SET TASK: Reproduce the entire listing word for word.

SUPPLIED MATERIAL:
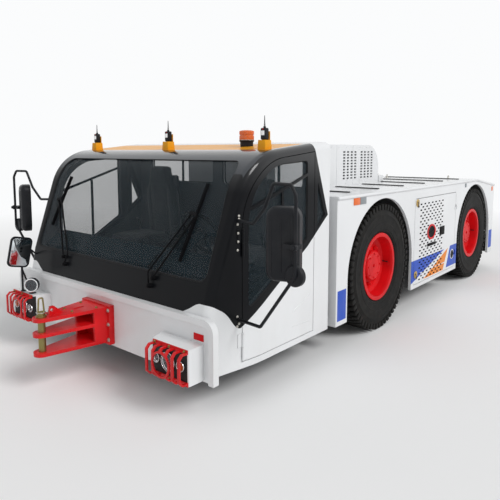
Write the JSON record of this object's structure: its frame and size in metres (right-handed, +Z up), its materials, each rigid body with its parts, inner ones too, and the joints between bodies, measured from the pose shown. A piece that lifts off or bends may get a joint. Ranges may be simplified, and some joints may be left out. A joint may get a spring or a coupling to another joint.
{
  "type": "aircraft pushback tractor",
  "caption": "Low pushback tractor with a full-width front cab, flat deck, steered wheels, hinged doors and a pin hitch at each end.",
  "frame": {"origin": "middle of the overall box, on the ground under the tyres", "axes": "+X forward, +Y to the left, +Z up"},
  "size_m": [6.959, 3.5318, 1.985],
  "materials": {
    "body_white": "gloss white paint",
    "roof_yellow": "gloss golden yellow paint",
    "frame_black": "gloss black paint",
    "chassis_black": "satin black paint",
    "hitch_red": "gloss red paint",
    "rim_red": "gloss red paint",
    "tyre": "black rubber",
    "liner_grey": "grey sealed liner",
    "tinted_glass": "green tinted glass",
    "lamp_glass": "clear moulded lens",
    "tail_red": "red lens",
    "beacon_orange": "orange lens",
    "pin_olive": "olive zinc plating",
    "mirror_black": "black plastic and tube",
    "seat_cloth": "dark grey cloth",
    "interior_black": "grained black plastic",
    "engine_grey": "painted cast iron"
  },
  "bodies": {
    "chassis": {"aerials": "roof_yellow", "arch_liners_front": "liner_grey", "arch_liners_rear": "liner_grey", "axle_front": "chassis_black", "axle_rear": "chassis_black", "beacon": "beacon_orange", "body_front_wall": "body_white", "cab_frame": "frame_black", "cab_shell": "body_white", "cooling_housing": "body_white", "corner_mirror": "mirror_black", "dashboard": "interior_black", "deck": "body_white", "engine_block": "engine_grey", "front_hitch": "hitch_red", "front_plate": "body_white", "headlamps": "lamp_glass", "lamp_boxes": "body_white", "lamp_guards": "hitch_red", "main_frame": "chassis_black", "mirrors": "mirror_black", "quarter_glass": "tinted_glass", "rear_hitch": "hitch_red", "rear_window": "tinted_glass", "roof": "roof_yellow", "seats": "seat_cloth", "side_panel_left": "body_white", "side_panel_right": "body_white", "tail_lamps": "tail_red", "tail_panel": "body_white", "windscreen": "tinted_glass", "wipers": "mirror_black", "work_lamp": "mirror_black"},
    "knuckle_body_front_left": {"knuckle_front_left": "chassis_black"},
    "wheel_front_left": {"rim_front_left": "rim_red", "tyre_front_left": "tyre"},
    "knuckle_body_rear_left": {"knuckle_rear_left": "chassis_black"},
    "wheel_rear_left": {"rim_rear_left": "rim_red", "tyre_rear_left": "tyre"},
    "cab_door_left": {"door_panel_left": "body_white", "door_frame_left": "frame_black", "door_glass_left": "tinted_glass"},
    "service_lid_left": {"service_door_left": "body_white"},
    "knuckle_body_front_right": {"knuckle_front_right": "chassis_black"},
    "wheel_front_right": {"rim_front_right": "rim_red", "tyre_front_right": "tyre"},
    "knuckle_body_rear_right": {"knuckle_rear_right": "chassis_black"},
    "wheel_rear_right": {"rim_rear_right": "rim_red", "tyre_rear_right": "tyre"},
    "cab_door_right": {"door_panel_right": "body_white", "door_frame_right": "frame_black", "door_glass_right": "tinted_glass"},
    "service_lid_right": {"service_door_right": "body_white"},
    "front_pin": {"front_hitch_pin": "pin_olive"},
    "rear_pin": {"rear_hitch_pin": "pin_olive"}
  },
  "joints": [
    {"name": "steer_front_left", "type": "hinge", "parent": "chassis", "child": "knuckle_body_front_left", "pos_m": [0.6075, 0.86, 0.613], "axis": [0, 0, 1], "range_deg": [-30, 30]},
    {"name": "spin_front_left", "type": "hinge", "parent": "knuckle_body_front_left", "child": "wheel_front_left", "pos_m": [0.6075, 1.08, 0.613], "axis": [0, 1, 0], "continuous": true},
    {"name": "steer_rear_left", "type": "hinge", "parent": "chassis", "child": "knuckle_body_rear_left", "pos_m": [-2.1425, 0.86, 0.613], "axis": [0, 0, 1], "range_deg": [-30, 30]},
    {"name": "spin_rear_left", "type": "hinge", "parent": "knuckle_body_rear_left", "child": "wheel_rear_left", "pos_m": [-2.1425, 1.08, 0.613], "axis": [0, 1, 0], "continuous": true},
    {"name": "cab_door_left", "type": "hinge", "parent": "chassis", "child": "cab_door_left", "pos_m": [2.6175, 1.20448, 0.7], "axis": [0, 0, -1], "range_deg": [0, 70]},
    {"name": "service_door_left", "type": "hinge", "parent": "chassis", "child": "service_lid_left", "pos_m": [-1.3855, 1.259, 0.7], "axis": [0, 0, 1], "range_deg": [0, 90]},
    {"name": "steer_front_right", "type": "hinge", "parent": "chassis", "child": "knuckle_body_front_right", "pos_m": [0.6075, -0.86, 0.613], "axis": [0, 0, 1], "range_deg": [-30, 30]},
    {"name": "spin_front_right", "type": "hinge", "parent": "knuckle_body_front_right", "child": "wheel_front_right", "pos_m": [0.6075, -1.08, 0.613], "axis": [0, 1, 0], "continuous": true},
    {"name": "steer_rear_right", "type": "hinge", "parent": "chassis", "child": "knuckle_body_rear_right", "pos_m": [-2.1425, -0.86, 0.613], "axis": [0, 0, 1], "range_deg": [-30, 30]},
    {"name": "spin_rear_right", "type": "hinge", "parent": "knuckle_body_rear_right", "child": "wheel_rear_right", "pos_m": [-2.1425, -1.08, 0.613], "axis": [0, 1, 0], "continuous": true},
    {"name": "cab_door_right", "type": "hinge", "parent": "chassis", "child": "cab_door_right", "pos_m": [2.6175, -1.20448, 0.7], "axis": [0, 0, 1], "range_deg": [0, 70]},
    {"name": "service_door_right", "type": "hinge", "parent": "chassis", "child": "service_lid_right", "pos_m": [-1.3855, -1.259, 0.7], "axis": [0, 0, -1], "range_deg": [0, 90]},
    {"name": "front_pin_lift", "type": "slide", "parent": "chassis", "child": "front_pin", "axis": [0, 0, 1], "range_m": [0, 0.26]},
    {"name": "rear_pin_lift", "type": "slide", "parent": "chassis", "child": "rear_pin", "axis": [0, 0, 1], "range_m": [0, 0.26]}
  ],
  "couplings": [
    {"joint": "steer_front_right", "follows": "steer_front_left", "ratio": 1},
    {"joint": "steer_rear_right", "follows": "steer_rear_left", "ratio": 1}
  ]
}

ANSWER BELOW:
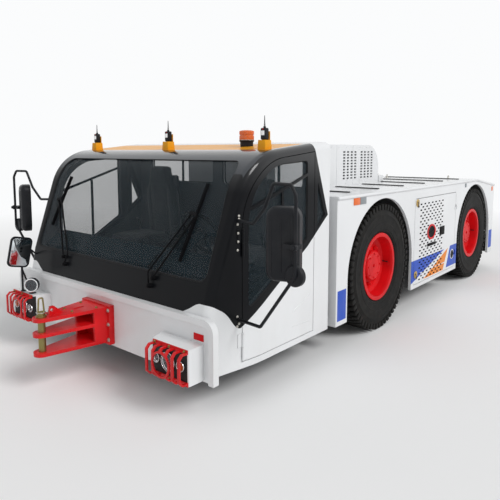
Write the JSON record of this object's structure: its frame and size in metres (right-handed, +Z up), its materials, each rigid body with its parts, inner ones too, and the joints between bodies, measured from the pose shown. A piece that lifts off or bends may get a joint. Ranges may be simplified, and some joints may be left out. A joint may get a spring or a coupling to another joint.
{
  "type": "aircraft pushback tractor",
  "caption": "Low pushback tractor with a full-width front cab, flat deck, steered wheels, hinged doors and a pin hitch at each end.",
  "frame": {"origin": "middle of the overall box, on the ground under the tyres", "axes": "+X forward, +Y to the left, +Z up"},
  "size_m": [6.959, 3.5318, 1.985],
  "materials": {
    "body_white": "gloss white paint",
    "roof_yellow": "gloss golden yellow paint",
    "frame_black": "gloss black paint",
    "chassis_black": "satin black paint",
    "hitch_red": "gloss red paint",
    "rim_red": "gloss red paint",
    "tyre": "black rubber",
    "liner_grey": "grey sealed liner",
    "tinted_glass": "green tinted glass",
    "lamp_glass": "clear moulded lens",
    "tail_red": "red lens",
    "beacon_orange": "orange lens",
    "pin_olive": "olive zinc plating",
    "mirror_black": "black plastic and tube",
    "seat_cloth": "dark grey cloth",
    "interior_black": "grained black plastic",
    "engine_grey": "painted cast iron"
  },
  "bodies": {
    "chassis": {"aerials": "roof_yellow", "arch_liners_front": "liner_grey", "arch_liners_rear": "liner_grey", "axle_front": "chassis_black", "axle_rear": "chassis_black", "beacon": "beacon_orange", "body_front_wall": "body_white", "cab_frame": "frame_black", "cab_shell": "body_white", "cooling_housing": "body_white", "corner_mirror": "mirror_black", "dashboard": "interior_black", "deck": "body_white", "engine_block": "engine_grey", "front_hitch": "hitch_red", "front_plate": "body_white", "headlamps": "lamp_glass", "lamp_boxes": "body_white", "lamp_guards": "hitch_red", "main_frame": "chassis_black", "mirrors": "mirror_black", "quarter_glass": "tinted_glass", "rear_hitch": "hitch_red", "rear_window": "tinted_glass", "roof": "roof_yellow", "seats": "seat_cloth", "side_panel_left": "body_white", "side_panel_right": "body_white", "tail_lamps": "tail_red", "tail_panel": "body_white", "windscreen": "tinted_glass", "wipers": "mirror_black", "work_lamp": "mirror_black"},
    "knuckle_body_front_left": {"knuckle_front_left": "chassis_black"},
    "wheel_front_left": {"rim_front_left": "rim_red", "tyre_front_left": "tyre"},
    "knuckle_body_rear_left": {"knuckle_rear_left": "chassis_black"},
    "wheel_rear_left": {"rim_rear_left": "rim_red", "tyre_rear_left": "tyre"},
    "cab_door_left": {"door_panel_left": "body_white", "door_frame_left": "frame_black", "door_glass_left": "tinted_glass"},
    "service_lid_left": {"service_door_left": "body_white"},
    "knuckle_body_front_right": {"knuckle_front_right": "chassis_black"},
    "wheel_front_right": {"rim_front_right": "rim_red", "tyre_front_right": "tyre"},
    "knuckle_body_rear_right": {"knuckle_rear_right": "chassis_black"},
    "wheel_rear_right": {"rim_rear_right": "rim_red", "tyre_rear_right": "tyre"},
    "cab_door_right": {"door_panel_right": "body_white", "door_frame_right": "frame_black", "door_glass_right": "tinted_glass"},
    "service_lid_right": {"service_door_right": "body_white"},
    "front_pin": {"front_hitch_pin": "pin_olive"},
    "rear_pin": {"rear_hitch_pin": "pin_olive"}
  },
  "joints": [
    {"name": "steer_front_left", "type": "hinge", "parent": "chassis", "child": "knuckle_body_front_left", "pos_m": [0.6075, 0.86, 0.613], "axis": [0, 0, 1], "range_deg": [-30, 30]},
    {"name": "spin_front_left", "type": "hinge", "parent": "knuckle_body_front_left", "child": "wheel_front_left", "pos_m": [0.6075, 1.08, 0.613], "axis": [0, 1, 0], "continuous": true},
    {"name": "steer_rear_left", "type": "hinge", "parent": "chassis", "child": "knuckle_body_rear_left", "pos_m": [-2.1425, 0.86, 0.613], "axis": [0, 0, 1], "range_deg": [-30, 30]},
    {"name": "spin_rear_left", "type": "hinge", "parent": "knuckle_body_rear_left", "child": "wheel_rear_left", "pos_m": [-2.1425, 1.08, 0.613], "axis": [0, 1, 0], "continuous": true},
    {"name": "cab_door_left", "type": "hinge", "parent": "chassis", "child": "cab_door_left", "pos_m": [2.6175, 1.20448, 0.7], "axis": [0, 0, -1], "range_deg": [0, 70]},
    {"name": "service_door_left", "type": "hinge", "parent": "chassis", "child": "service_lid_left", "pos_m": [-1.3855, 1.259, 0.7], "axis": [0, 0, 1], "range_deg": [0, 90]},
    {"name": "steer_front_right", "type": "hinge", "parent": "chassis", "child": "knuckle_body_front_right", "pos_m": [0.6075, -0.86, 0.613], "axis": [0, 0, 1], "range_deg": [-30, 30]},
    {"name": "spin_front_right", "type": "hinge", "parent": "knuckle_body_front_right", "child": "wheel_front_right", "pos_m": [0.6075, -1.08, 0.613], "axis": [0, 1, 0], "continuous": true},
    {"name": "steer_rear_right", "type": "hinge", "parent": "chassis", "child": "knuckle_body_rear_right", "pos_m": [-2.1425, -0.86, 0.613], "axis": [0, 0, 1], "range_deg": [-30, 30]},
    {"name": "spin_rear_right", "type": "hinge", "parent": "knuckle_body_rear_right", "child": "wheel_rear_right", "pos_m": [-2.1425, -1.08, 0.613], "axis": [0, 1, 0], "continuous": true},
    {"name": "cab_door_right", "type": "hinge", "parent": "chassis", "child": "cab_door_right", "pos_m": [2.6175, -1.20448, 0.7], "axis": [0, 0, 1], "range_deg": [0, 70]},
    {"name": "service_door_right", "type": "hinge", "parent": "chassis", "child": "service_lid_right", "pos_m": [-1.3855, -1.259, 0.7], "axis": [0, 0, -1], "range_deg": [0, 90]},
    {"name": "front_pin_lift", "type": "slide", "parent": "chassis", "child": "front_pin", "axis": [0, 0, 1], "range_m": [0, 0.26]},
    {"name": "rear_pin_lift", "type": "slide", "parent": "chassis", "child": "rear_pin", "axis": [0, 0, 1], "range_m": [0, 0.26]}
  ],
  "couplings": [
    {"joint": "steer_front_right", "follows": "steer_front_left", "ratio": 1},
    {"joint": "steer_rear_right", "follows": "steer_rear_left", "ratio": 1}
  ]
}